You could say: “This has some value, but not at the current level. We can reduce volume while focusing on the topics most closely linked to audience need and business priorities.”

This helps move the conversation away from opinion and towards commercial reasoning.

It also makes the trade-off clearer. If you are recommending reducing or stopping something, explain what you are protecting instead. For example, you might reduce broad awareness spend so you can protect high-intent search. Or you might pause a weaker campaign so you can improve the landing page before investing more.

Stakeholders do not always need every channel-level detail upfront. What they usually need first is the commercial logic:

What are you recommending?
Why are you recommending it?
What impact do you expect it to have?
How will you review whether it was the right decision?

That is what helps the conversation move from “what are we cutting?” to “what is the best decision for the business?”

Before You Cut Anything, Ask the Right Questions

When pressure is high, it can be tempting to jump straight into the decision.

What can we pause? What can we reduce? What can we remove?

But before cutting any area of marketing, it is worth slowing the decision down and asking a few important questions.

What business goal does this support?

If an activity does not clearly support a business goal, that does not automatically mean it should stop. But it does mean its purpose should be challenged.

Marketing activity should be connected to something meaningful, whether that is generating demand, increasing visibility, supporting sales, improving conversion, strengthening retention or building trust.

What evidence do we have that it works?

That evidence might be direct, such as leads, sales opportunities, bookings or revenue.

Or it might be supporting evidence, such as improved visibility, stronger engagement, better search rankings, increased trust, or content that helps people move through the decision-making process.

The important thing is to understand what role the activity plays and whether there is enough evidence to justify continuing it.

What would happen if we stopped it?

Some cuts will create immediate savings with limited impact. Others may quietly damage momentum, visibility, future demand or confidence in your reporting.

That is why you need to look beyond the next month’s budget saving and consider what the decision could mean over the next three, six or twelve months.

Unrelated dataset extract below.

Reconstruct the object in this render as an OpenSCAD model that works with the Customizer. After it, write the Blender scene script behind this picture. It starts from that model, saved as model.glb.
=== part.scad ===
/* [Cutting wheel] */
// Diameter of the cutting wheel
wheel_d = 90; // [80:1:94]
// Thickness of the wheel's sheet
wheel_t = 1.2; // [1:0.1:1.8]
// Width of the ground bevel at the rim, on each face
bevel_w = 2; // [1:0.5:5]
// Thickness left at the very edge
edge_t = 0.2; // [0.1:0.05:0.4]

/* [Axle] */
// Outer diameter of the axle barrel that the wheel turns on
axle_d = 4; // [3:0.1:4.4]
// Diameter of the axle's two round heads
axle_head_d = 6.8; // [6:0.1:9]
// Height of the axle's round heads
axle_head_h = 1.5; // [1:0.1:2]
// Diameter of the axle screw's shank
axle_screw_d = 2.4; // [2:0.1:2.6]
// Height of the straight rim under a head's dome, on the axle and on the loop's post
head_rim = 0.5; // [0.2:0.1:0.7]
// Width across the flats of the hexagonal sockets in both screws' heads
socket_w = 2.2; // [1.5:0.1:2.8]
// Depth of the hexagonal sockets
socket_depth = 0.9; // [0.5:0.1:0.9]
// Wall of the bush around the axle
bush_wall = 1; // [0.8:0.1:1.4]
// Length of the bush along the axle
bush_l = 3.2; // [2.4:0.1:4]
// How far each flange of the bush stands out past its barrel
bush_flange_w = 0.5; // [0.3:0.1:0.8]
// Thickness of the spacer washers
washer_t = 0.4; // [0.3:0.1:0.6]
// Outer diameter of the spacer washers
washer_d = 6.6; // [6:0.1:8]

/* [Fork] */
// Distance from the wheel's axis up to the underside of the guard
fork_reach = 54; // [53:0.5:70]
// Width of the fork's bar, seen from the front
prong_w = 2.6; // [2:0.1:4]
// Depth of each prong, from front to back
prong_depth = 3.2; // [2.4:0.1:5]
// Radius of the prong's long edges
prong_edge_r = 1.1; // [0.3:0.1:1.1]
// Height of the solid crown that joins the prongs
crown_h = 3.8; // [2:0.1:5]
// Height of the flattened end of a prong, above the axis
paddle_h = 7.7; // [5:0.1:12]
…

Is the issue the activity, or the execution? Sometimes the channel is not the problem.

The issue might be the targeting, creative, landing page, follow-up process, reporting setup or how success is being measured.

Before stopping something completely, ask whether it could work harder with the right improvements.

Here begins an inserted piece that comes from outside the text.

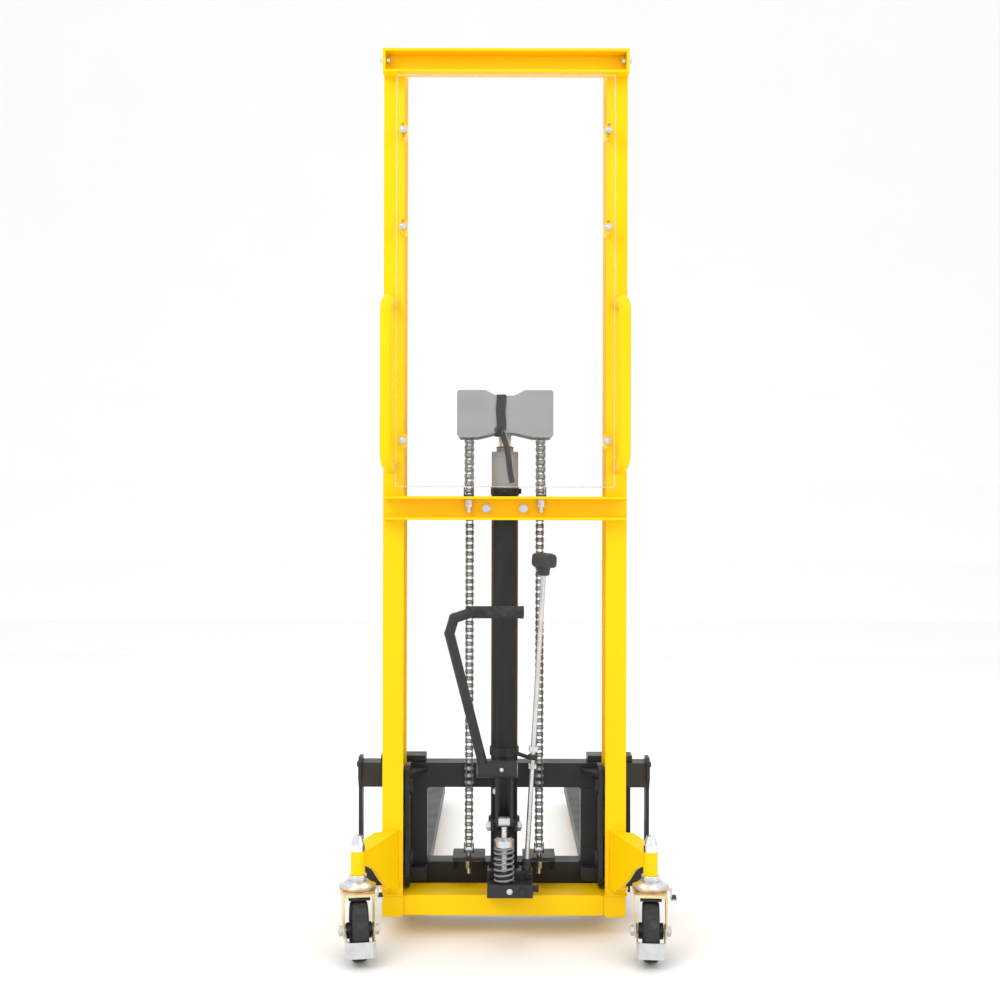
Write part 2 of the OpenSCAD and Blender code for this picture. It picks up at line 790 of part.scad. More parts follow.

And finally, ask yourself one of the most important questions of all: Are we cutting this because it is low-value, or because it is hard to explain?

That distinction matters.

Some activity is genuinely low-value and should be stopped. But other activity gets questioned because it is harder to measure, harder to attribute, or harder to explain internally.

The answer is not to protect that activity blindly. It is to judge it fairly.

Don’t Just Cut, Reprioritise

When marketing budgets are tight, reducing spend may be necessary, but the way you reduce spend matters.

If you cut quickly, evenly or emotionally, you risk removing activity that is still creating value, supporting future demand, or helping the business make better decisions.

A better approach is to pause, review the evidence, and make deliberate choices.

Protect what is creating value. Improve what has potential. Reduce what is overfunded or underperforming. Stop what no longer has a strong enough reason to continue.

The stronger your data, the clearer your framework, and the better your communication, the easier it becomes to make those decisions confidently.

We covered this topic in more detail in our webinar, What Should You Prioritise in Your Marketing When Budgets Are Tight? which is available on catch-up.

If you are reviewing your marketing activity and need a clearer view of what is working, where spend could work harder, or what to prioritise next, WebBox can help.

We can review your tracking, reporting, website and campaign performance, then share practical recommendations to help you make more confident decisions.

If you would like support with this, please contact us, and we would be happy to talk through your current setup.

FAQs about Marketing Budgets

What should I cut first from my marketing budget?

Start by reviewing activity with weak evidence of value, poor lead quality, or no clear link to business goals. Avoid cutting based only on what is easiest to pause. Some activity may be harder to measure but still important for visibility, trust and future demand.

Should I cut all marketing activity by the same percentage?

Usually, no. Cutting everything evenly assumes every channel, campaign or tactic contributes the same value. A better approach is to review each area based on performance, strategic importance, cost, lead quality and future impact before deciding what to protect, reduce or stop.

How do I know which marketing activity to protect?

Protect activity that is clearly creating commercial value, such as quality leads, enquiries, bookings or sales opportunities. You may also need to protect activity that supports future demand, such as SEO, content, case studies, reviews, brand visibility and trusted reporting.

Should I stop SEO when budgets are tight?

Not automatically. SEO often supports long-term visibility, authority and future demand. Instead of stopping it completely, review which pages, topics or activities are most commercially relevant. You may reduce volume, but keep the activity most closely linked to audience needs and business goals.